GIVEN EXERCISE
Word for word, restate the lines from the start of the data below through the line containing "wasm.setup();".

SUPPLIED INFORMATION
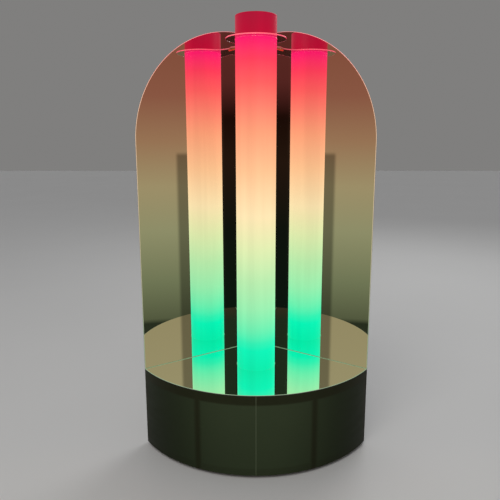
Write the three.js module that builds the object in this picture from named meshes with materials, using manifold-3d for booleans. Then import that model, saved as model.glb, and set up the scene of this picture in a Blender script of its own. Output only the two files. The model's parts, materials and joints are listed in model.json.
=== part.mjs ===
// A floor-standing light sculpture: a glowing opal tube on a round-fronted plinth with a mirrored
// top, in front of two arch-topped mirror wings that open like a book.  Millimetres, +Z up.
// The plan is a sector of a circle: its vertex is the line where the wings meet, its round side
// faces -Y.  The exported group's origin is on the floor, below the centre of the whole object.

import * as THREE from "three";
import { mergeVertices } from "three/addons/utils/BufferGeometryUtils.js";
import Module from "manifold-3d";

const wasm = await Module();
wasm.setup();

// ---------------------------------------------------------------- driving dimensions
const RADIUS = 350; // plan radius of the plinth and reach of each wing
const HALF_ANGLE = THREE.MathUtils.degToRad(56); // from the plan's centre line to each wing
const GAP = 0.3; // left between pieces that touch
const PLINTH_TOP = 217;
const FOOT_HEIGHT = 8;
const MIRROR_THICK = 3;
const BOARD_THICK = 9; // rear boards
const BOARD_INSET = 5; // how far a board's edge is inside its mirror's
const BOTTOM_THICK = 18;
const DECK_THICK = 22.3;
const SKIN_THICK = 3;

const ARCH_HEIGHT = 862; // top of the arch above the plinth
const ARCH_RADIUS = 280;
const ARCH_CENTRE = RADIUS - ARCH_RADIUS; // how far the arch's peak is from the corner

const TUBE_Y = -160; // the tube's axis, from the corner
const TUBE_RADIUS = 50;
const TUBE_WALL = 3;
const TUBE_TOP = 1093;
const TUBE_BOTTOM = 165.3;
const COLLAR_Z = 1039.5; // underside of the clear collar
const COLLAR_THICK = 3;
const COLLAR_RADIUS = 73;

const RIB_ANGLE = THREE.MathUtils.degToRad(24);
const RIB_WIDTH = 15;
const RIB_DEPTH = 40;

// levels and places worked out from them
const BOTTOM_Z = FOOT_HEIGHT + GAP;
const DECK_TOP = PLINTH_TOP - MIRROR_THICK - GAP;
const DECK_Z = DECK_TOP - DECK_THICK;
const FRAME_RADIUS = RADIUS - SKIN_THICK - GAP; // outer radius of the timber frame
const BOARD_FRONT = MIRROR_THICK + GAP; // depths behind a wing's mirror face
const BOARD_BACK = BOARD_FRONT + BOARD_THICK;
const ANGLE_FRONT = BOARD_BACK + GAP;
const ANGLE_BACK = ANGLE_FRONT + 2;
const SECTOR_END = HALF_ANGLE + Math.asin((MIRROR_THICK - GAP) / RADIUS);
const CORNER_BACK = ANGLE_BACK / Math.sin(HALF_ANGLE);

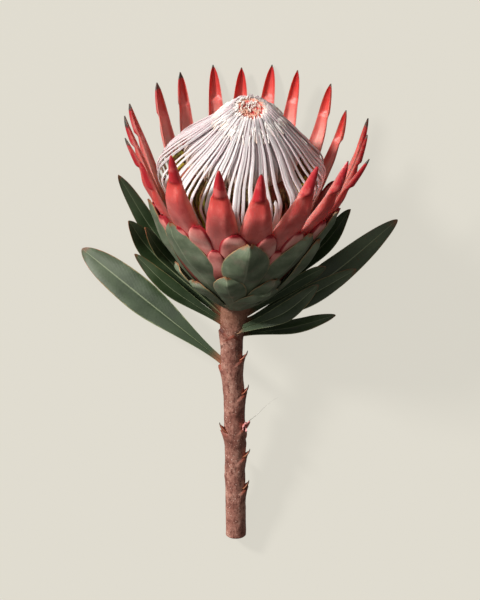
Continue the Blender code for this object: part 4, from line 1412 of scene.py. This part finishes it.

WRITTEN RESPONSE
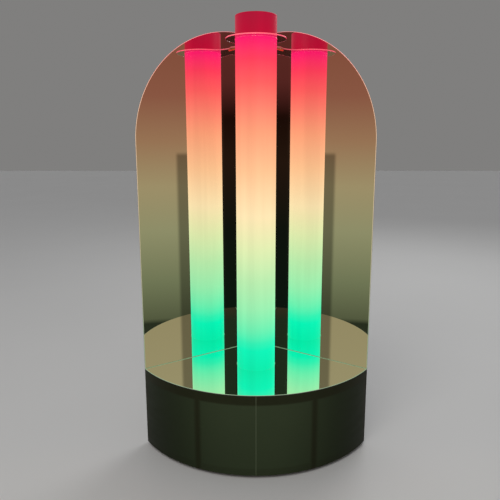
Write the three.js module that builds the object in this picture from named meshes with materials, using manifold-3d for booleans. Then import that model, saved as model.glb, and set up the scene of this picture in a Blender script of its own. Output only the two files. The model's parts, materials and joints are listed in model.json.
=== part.mjs ===
// A floor-standing light sculpture: a glowing opal tube on a round-fronted plinth with a mirrored
// top, in front of two arch-topped mirror wings that open like a book.  Millimetres, +Z up.
// The plan is a sector of a circle: its vertex is the line where the wings meet, its round side
// faces -Y.  The exported group's origin is on the floor, below the centre of the whole object.

import * as THREE from "three";
import { mergeVertices } from "three/addons/utils/BufferGeometryUtils.js";
import Module from "manifold-3d";

const wasm = await Module();
wasm.setup();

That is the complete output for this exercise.